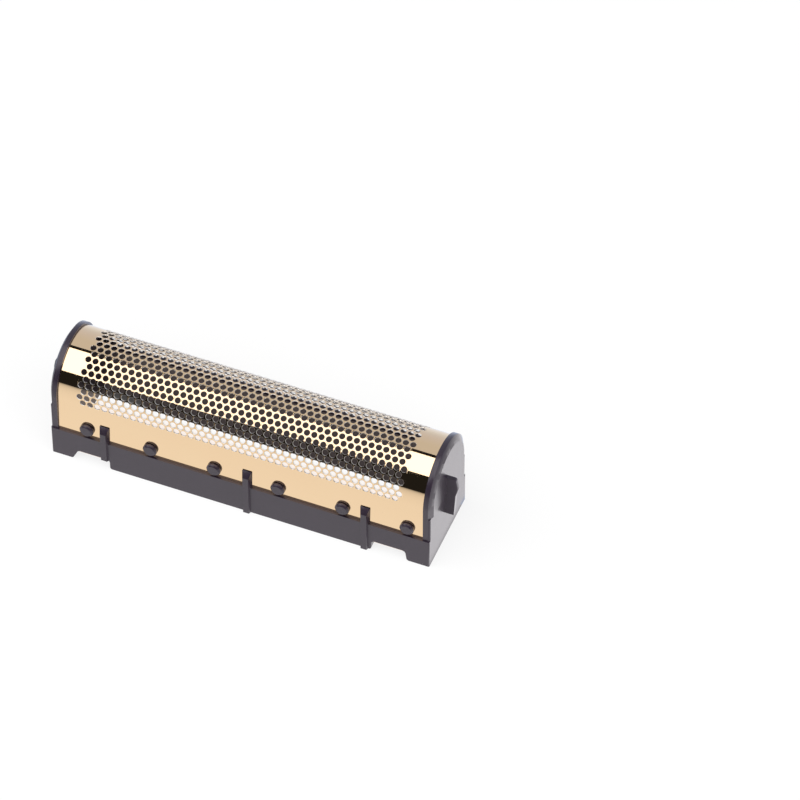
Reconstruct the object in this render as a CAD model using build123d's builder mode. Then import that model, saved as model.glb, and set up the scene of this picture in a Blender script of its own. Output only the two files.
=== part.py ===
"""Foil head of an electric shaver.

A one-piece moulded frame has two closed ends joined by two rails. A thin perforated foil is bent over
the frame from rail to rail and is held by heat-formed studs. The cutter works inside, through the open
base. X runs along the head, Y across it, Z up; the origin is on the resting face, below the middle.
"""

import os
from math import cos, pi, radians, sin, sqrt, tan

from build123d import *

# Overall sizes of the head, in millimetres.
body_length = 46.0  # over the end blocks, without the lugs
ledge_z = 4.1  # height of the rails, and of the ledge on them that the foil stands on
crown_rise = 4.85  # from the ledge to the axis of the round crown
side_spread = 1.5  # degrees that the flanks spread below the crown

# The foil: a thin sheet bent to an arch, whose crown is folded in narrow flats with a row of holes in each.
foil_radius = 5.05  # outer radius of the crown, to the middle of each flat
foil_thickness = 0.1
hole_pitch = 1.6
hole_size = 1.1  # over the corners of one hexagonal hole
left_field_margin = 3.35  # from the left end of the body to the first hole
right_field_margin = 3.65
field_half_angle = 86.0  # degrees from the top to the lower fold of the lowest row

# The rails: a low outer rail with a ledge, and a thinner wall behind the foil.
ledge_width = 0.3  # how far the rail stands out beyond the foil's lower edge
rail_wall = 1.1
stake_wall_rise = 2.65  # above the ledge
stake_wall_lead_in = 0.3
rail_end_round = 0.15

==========

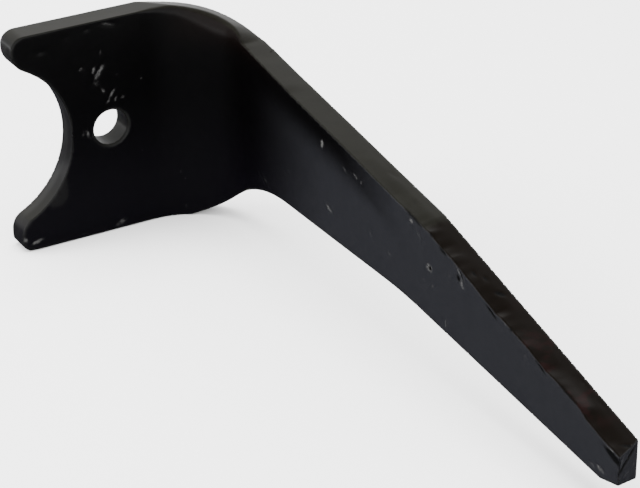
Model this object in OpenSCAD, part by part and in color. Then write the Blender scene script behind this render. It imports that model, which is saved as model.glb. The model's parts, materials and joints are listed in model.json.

==========

Produce only the lines from the line containing "Reconstruct the object" through the line containing "from build123d import *", inclusive of both, exactly as they stand in the entries above.

Reconstruct the object in this render as a CAD model using build123d's builder mode. Then import that model, saved as model.glb, and set up the scene of this picture in a Blender script of its own. Output only the two files.
=== part.py ===
"""Foil head of an electric shaver.

A one-piece moulded frame has two closed ends joined by two rails. A thin perforated foil is bent over
the frame from rail to rail and is held by heat-formed studs. The cutter works inside, through the open
base. X runs along the head, Y across it, Z up; the origin is on the resting face, below the middle.
"""

import os
from math import cos, pi, radians, sin, sqrt, tan

from build123d import *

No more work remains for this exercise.